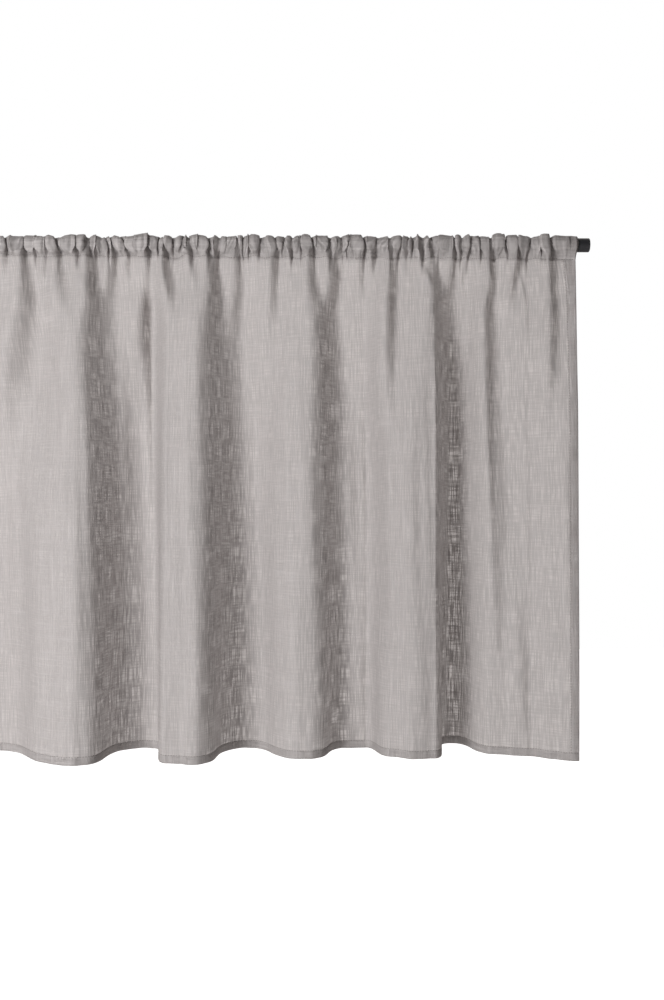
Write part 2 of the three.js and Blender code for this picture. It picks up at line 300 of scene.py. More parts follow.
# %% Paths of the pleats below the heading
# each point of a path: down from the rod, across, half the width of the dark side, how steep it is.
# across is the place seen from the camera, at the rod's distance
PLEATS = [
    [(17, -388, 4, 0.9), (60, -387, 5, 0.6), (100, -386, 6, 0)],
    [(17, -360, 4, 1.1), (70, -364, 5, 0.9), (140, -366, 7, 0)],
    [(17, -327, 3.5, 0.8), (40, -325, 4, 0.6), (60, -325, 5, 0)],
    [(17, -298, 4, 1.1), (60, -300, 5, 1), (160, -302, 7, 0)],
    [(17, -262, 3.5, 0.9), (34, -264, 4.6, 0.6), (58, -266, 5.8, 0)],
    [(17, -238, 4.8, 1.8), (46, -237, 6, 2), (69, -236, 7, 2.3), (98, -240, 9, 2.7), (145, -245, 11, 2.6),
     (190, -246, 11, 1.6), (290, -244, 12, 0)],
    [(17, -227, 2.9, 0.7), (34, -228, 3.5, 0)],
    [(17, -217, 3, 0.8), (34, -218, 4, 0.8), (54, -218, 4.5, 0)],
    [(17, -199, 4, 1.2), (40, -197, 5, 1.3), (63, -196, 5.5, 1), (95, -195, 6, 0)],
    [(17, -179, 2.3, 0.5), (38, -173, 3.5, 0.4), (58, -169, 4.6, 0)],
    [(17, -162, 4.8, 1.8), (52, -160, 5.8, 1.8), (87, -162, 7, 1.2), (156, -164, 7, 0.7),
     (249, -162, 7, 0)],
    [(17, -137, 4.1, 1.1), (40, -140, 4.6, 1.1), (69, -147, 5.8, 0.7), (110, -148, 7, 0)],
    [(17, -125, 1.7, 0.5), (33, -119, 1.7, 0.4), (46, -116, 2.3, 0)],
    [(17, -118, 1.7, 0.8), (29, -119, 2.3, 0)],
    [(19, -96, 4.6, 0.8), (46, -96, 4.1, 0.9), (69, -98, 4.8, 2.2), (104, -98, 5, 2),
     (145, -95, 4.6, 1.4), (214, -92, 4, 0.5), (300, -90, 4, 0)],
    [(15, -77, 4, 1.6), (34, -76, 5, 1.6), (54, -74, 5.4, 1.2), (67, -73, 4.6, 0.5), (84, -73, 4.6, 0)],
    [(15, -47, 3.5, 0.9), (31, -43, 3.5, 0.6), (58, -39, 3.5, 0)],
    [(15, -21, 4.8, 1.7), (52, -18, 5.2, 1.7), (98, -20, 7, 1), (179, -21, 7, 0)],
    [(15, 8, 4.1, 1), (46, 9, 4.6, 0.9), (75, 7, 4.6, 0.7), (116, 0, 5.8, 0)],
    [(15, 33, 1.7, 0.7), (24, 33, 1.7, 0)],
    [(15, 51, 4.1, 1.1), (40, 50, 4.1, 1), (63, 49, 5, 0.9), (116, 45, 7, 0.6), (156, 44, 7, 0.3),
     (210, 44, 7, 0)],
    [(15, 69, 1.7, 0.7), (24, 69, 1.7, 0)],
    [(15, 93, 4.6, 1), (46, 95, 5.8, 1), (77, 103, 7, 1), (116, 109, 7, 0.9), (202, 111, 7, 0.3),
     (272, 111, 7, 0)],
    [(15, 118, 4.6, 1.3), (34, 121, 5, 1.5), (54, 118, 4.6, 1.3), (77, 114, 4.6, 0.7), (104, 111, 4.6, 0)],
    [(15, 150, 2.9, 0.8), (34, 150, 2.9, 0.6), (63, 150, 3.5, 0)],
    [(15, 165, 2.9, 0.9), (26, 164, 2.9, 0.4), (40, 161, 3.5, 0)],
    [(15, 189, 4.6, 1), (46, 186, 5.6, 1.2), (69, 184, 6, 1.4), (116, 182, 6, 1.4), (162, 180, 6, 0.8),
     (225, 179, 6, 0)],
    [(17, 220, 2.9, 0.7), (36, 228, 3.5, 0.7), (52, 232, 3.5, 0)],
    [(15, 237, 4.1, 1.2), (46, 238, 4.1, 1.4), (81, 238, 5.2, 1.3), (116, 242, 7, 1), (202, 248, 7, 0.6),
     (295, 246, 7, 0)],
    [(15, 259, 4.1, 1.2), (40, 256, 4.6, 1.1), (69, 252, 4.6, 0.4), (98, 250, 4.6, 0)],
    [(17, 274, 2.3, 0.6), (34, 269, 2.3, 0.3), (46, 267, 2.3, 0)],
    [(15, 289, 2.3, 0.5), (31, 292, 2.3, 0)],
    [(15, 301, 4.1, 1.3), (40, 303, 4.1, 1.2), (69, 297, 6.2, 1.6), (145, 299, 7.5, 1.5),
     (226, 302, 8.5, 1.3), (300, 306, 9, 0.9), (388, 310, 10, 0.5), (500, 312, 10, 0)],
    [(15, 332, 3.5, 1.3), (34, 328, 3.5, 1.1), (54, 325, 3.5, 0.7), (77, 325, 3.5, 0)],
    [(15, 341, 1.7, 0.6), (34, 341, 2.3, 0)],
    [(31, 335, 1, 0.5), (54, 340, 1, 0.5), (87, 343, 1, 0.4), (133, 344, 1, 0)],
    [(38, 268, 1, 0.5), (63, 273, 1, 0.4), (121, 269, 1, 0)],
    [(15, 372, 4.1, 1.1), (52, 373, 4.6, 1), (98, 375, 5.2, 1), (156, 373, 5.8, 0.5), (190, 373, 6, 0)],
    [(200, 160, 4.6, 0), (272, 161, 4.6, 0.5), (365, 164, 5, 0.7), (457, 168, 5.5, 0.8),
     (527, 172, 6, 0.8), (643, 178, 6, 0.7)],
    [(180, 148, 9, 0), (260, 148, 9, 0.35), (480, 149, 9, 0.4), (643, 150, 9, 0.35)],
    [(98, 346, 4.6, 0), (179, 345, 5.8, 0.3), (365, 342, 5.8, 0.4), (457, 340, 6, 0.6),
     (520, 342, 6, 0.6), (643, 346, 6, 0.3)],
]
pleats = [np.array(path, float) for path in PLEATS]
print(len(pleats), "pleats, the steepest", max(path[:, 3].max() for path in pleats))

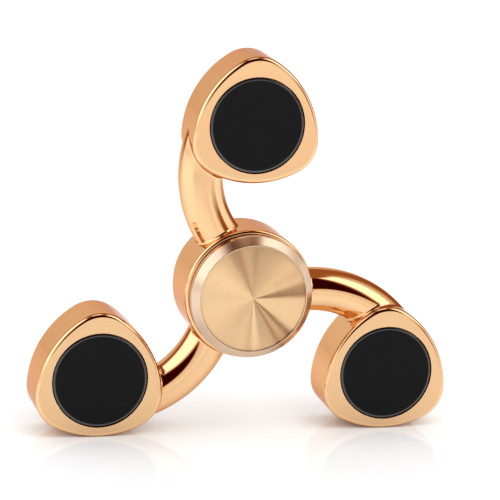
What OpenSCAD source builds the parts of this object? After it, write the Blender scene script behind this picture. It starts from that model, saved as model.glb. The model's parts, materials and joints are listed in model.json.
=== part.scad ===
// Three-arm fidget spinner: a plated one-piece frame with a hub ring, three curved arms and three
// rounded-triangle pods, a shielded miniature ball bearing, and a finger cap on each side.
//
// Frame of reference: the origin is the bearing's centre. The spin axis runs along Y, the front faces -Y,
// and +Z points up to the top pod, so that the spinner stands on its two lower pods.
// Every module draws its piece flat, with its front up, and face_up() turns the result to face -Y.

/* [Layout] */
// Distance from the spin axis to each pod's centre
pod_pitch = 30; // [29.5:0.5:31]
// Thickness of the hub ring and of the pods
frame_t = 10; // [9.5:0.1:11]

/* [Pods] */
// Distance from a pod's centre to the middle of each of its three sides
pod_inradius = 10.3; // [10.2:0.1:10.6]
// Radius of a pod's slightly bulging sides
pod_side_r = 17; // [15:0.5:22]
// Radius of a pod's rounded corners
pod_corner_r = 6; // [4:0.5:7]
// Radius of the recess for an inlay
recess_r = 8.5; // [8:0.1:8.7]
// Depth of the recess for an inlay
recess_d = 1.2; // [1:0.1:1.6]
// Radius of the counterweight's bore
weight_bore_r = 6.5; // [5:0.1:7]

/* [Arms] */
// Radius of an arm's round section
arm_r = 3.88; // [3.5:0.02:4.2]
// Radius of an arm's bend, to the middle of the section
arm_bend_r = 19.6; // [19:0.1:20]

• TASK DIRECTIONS
Repeat every record, exactly as written.

• OUTPUT FOR THIS EXERCISE
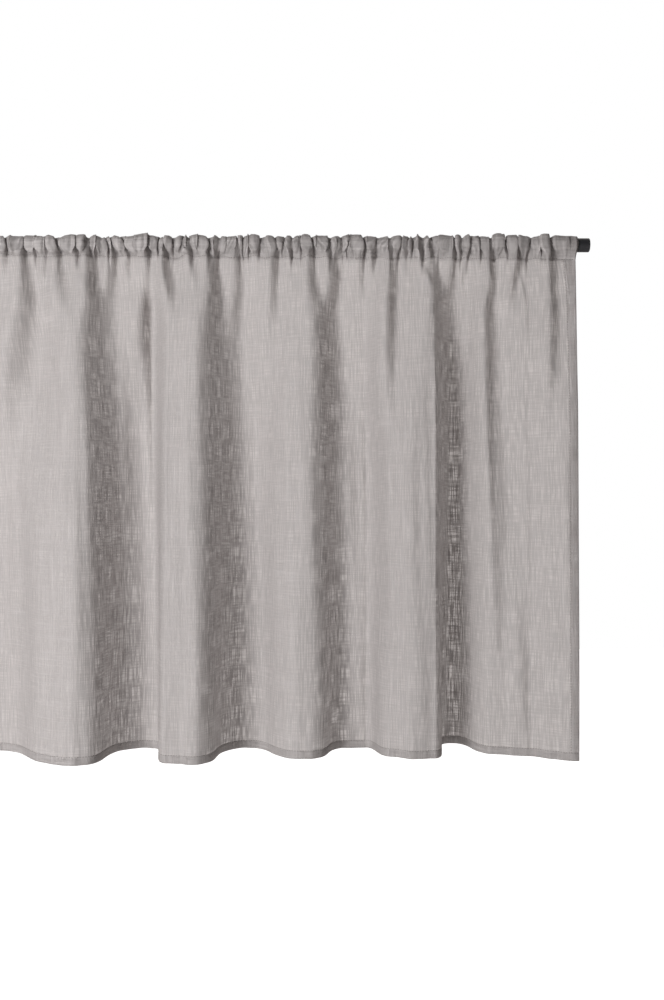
Write part 2 of the three.js and Blender code for this picture. It picks up at line 300 of scene.py. More parts follow.
# %% Paths of the pleats below the heading
# each point of a path: down from the rod, across, half the width of the dark side, how steep it is.
# across is the place seen from the camera, at the rod's distance
PLEATS = [
    [(17, -388, 4, 0.9), (60, -387, 5, 0.6), (100, -386, 6, 0)],
    [(17, -360, 4, 1.1), (70, -364, 5, 0.9), (140, -366, 7, 0)],
    [(17, -327, 3.5, 0.8), (40, -325, 4, 0.6), (60, -325, 5, 0)],
    [(17, -298, 4, 1.1), (60, -300, 5, 1), (160, -302, 7, 0)],
    [(17, -262, 3.5, 0.9), (34, -264, 4.6, 0.6), (58, -266, 5.8, 0)],
    [(17, -238, 4.8, 1.8), (46, -237, 6, 2), (69, -236, 7, 2.3), (98, -240, 9, 2.7), (145, -245, 11, 2.6),
     (190, -246, 11, 1.6), (290, -244, 12, 0)],
    [(17, -227, 2.9, 0.7), (34, -228, 3.5, 0)],
    [(17, -217, 3, 0.8), (34, -218, 4, 0.8), (54, -218, 4.5, 0)],
    [(17, -199, 4, 1.2), (40, -197, 5, 1.3), (63, -196, 5.5, 1), (95, -195, 6, 0)],
    [(17, -179, 2.3, 0.5), (38, -173, 3.5, 0.4), (58, -169, 4.6, 0)],
    [(17, -162, 4.8, 1.8), (52, -160, 5.8, 1.8), (87, -162, 7, 1.2), (156, -164, 7, 0.7),
     (249, -162, 7, 0)],
    [(17, -137, 4.1, 1.1), (40, -140, 4.6, 1.1), (69, -147, 5.8, 0.7), (110, -148, 7, 0)],
    [(17, -125, 1.7, 0.5), (33, -119, 1.7, 0.4), (46, -116, 2.3, 0)],
    [(17, -118, 1.7, 0.8), (29, -119, 2.3, 0)],
    [(19, -96, 4.6, 0.8), (46, -96, 4.1, 0.9), (69, -98, 4.8, 2.2), (104, -98, 5, 2),
     (145, -95, 4.6, 1.4), (214, -92, 4, 0.5), (300, -90, 4, 0)],
    [(15, -77, 4, 1.6), (34, -76, 5, 1.6), (54, -74, 5.4, 1.2), (67, -73, 4.6, 0.5), (84, -73, 4.6, 0)],
    [(15, -47, 3.5, 0.9), (31, -43, 3.5, 0.6), (58, -39, 3.5, 0)],
    [(15, -21, 4.8, 1.7), (52, -18, 5.2, 1.7), (98, -20, 7, 1), (179, -21, 7, 0)],
    [(15, 8, 4.1, 1), (46, 9, 4.6, 0.9), (75, 7, 4.6, 0.7), (116, 0, 5.8, 0)],
    [(15, 33, 1.7, 0.7), (24, 33, 1.7, 0)],
    [(15, 51, 4.1, 1.1), (40, 50, 4.1, 1), (63, 49, 5, 0.9), (116, 45, 7, 0.6), (156, 44, 7, 0.3),
     (210, 44, 7, 0)],
    [(15, 69, 1.7, 0.7), (24, 69, 1.7, 0)],
    [(15, 93, 4.6, 1), (46, 95, 5.8, 1), (77, 103, 7, 1), (116, 109, 7, 0.9), (202, 111, 7, 0.3),
     (272, 111, 7, 0)],
    [(15, 118, 4.6, 1.3), (34, 121, 5, 1.5), (54, 118, 4.6, 1.3), (77, 114, 4.6, 0.7), (104, 111, 4.6, 0)],
    [(15, 150, 2.9, 0.8), (34, 150, 2.9, 0.6), (63, 150, 3.5, 0)],
    [(15, 165, 2.9, 0.9), (26, 164, 2.9, 0.4), (40, 161, 3.5, 0)],
    [(15, 189, 4.6, 1), (46, 186, 5.6, 1.2), (69, 184, 6, 1.4), (116, 182, 6, 1.4), (162, 180, 6, 0.8),
     (225, 179, 6, 0)],
    [(17, 220, 2.9, 0.7), (36, 228, 3.5, 0.7), (52, 232, 3.5, 0)],
    [(15, 237, 4.1, 1.2), (46, 238, 4.1, 1.4), (81, 238, 5.2, 1.3), (116, 242, 7, 1), (202, 248, 7, 0.6),
     (295, 246, 7, 0)],
    [(15, 259, 4.1, 1.2), (40, 256, 4.6, 1.1), (69, 252, 4.6, 0.4), (98, 250, 4.6, 0)],
    [(17, 274, 2.3, 0.6), (34, 269, 2.3, 0.3), (46, 267, 2.3, 0)],
    [(15, 289, 2.3, 0.5), (31, 292, 2.3, 0)],
    [(15, 301, 4.1, 1.3), (40, 303, 4.1, 1.2), (69, 297, 6.2, 1.6), (145, 299, 7.5, 1.5),
     (226, 302, 8.5, 1.3), (300, 306, 9, 0.9), (388, 310, 10, 0.5), (500, 312, 10, 0)],
    [(15, 332, 3.5, 1.3), (34, 328, 3.5, 1.1), (54, 325, 3.5, 0.7), (77, 325, 3.5, 0)],
    [(15, 341, 1.7, 0.6), (34, 341, 2.3, 0)],
    [(31, 335, 1, 0.5), (54, 340, 1, 0.5), (87, 343, 1, 0.4), (133, 344, 1, 0)],
    [(38, 268, 1, 0.5), (63, 273, 1, 0.4), (121, 269, 1, 0)],
    [(15, 372, 4.1, 1.1), (52, 373, 4.6, 1), (98, 375, 5.2, 1), (156, 373, 5.8, 0.5), (190, 373, 6, 0)],
    [(200, 160, 4.6, 0), (272, 161, 4.6, 0.5), (365, 164, 5, 0.7), (457, 168, 5.5, 0.8),
     (527, 172, 6, 0.8), (643, 178, 6, 0.7)],
    [(180, 148, 9, 0), (260, 148, 9, 0.35), (480, 149, 9, 0.4), (643, 150, 9, 0.35)],
    [(98, 346, 4.6, 0), (179, 345, 5.8, 0.3), (365, 342, 5.8, 0.4), (457, 340, 6, 0.6),
     (520, 342, 6, 0.6), (643, 346, 6, 0.3)],
]
pleats = [np.array(path, float) for path in PLEATS]
print(len(pleats), "pleats, the steepest", max(path[:, 3].max() for path in pleats))

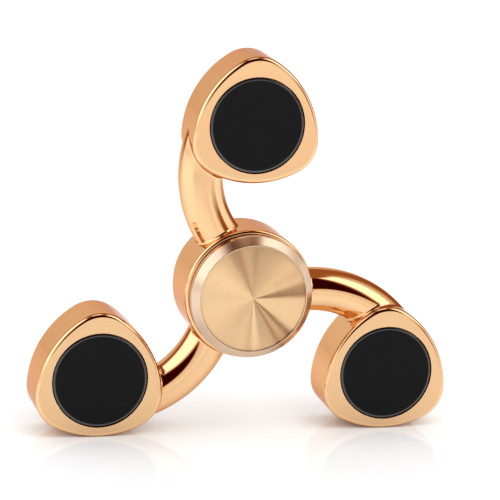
What OpenSCAD source builds the parts of this object? After it, write the Blender scene script behind this picture. It starts from that model, saved as model.glb. The model's parts, materials and joints are listed in model.json.
=== part.scad ===
// Three-arm fidget spinner: a plated one-piece frame with a hub ring, three curved arms and three
// rounded-triangle pods, a shielded miniature ball bearing, and a finger cap on each side.
//
// Frame of reference: the origin is the bearing's centre. The spin axis runs along Y, the front faces -Y,
// and +Z points up to the top pod, so that the spinner stands on its two lower pods.
// Every module draws its piece flat, with its front up, and face_up() turns the result to face -Y.

/* [Layout] */
// Distance from the spin axis to each pod's centre
pod_pitch = 30; // [29.5:0.5:31]
// Thickness of the hub ring and of the pods
frame_t = 10; // [9.5:0.1:11]

/* [Pods] */
// Distance from a pod's centre to the middle of each of its three sides
pod_inradius = 10.3; // [10.2:0.1:10.6]
// Radius of a pod's slightly bulging sides
pod_side_r = 17; // [15:0.5:22]
// Radius of a pod's rounded corners
pod_corner_r = 6; // [4:0.5:7]
// Radius of the recess for an inlay
recess_r = 8.5; // [8:0.1:8.7]
// Depth of the recess for an inlay
recess_d = 1.2; // [1:0.1:1.6]
// Radius of the counterweight's bore
weight_bore_r = 6.5; // [5:0.1:7]

/* [Arms] */
// Radius of an arm's round section
arm_r = 3.88; // [3.5:0.02:4.2]
// Radius of an arm's bend, to the middle of the section
arm_bend_r = 19.6; // [19:0.1:20]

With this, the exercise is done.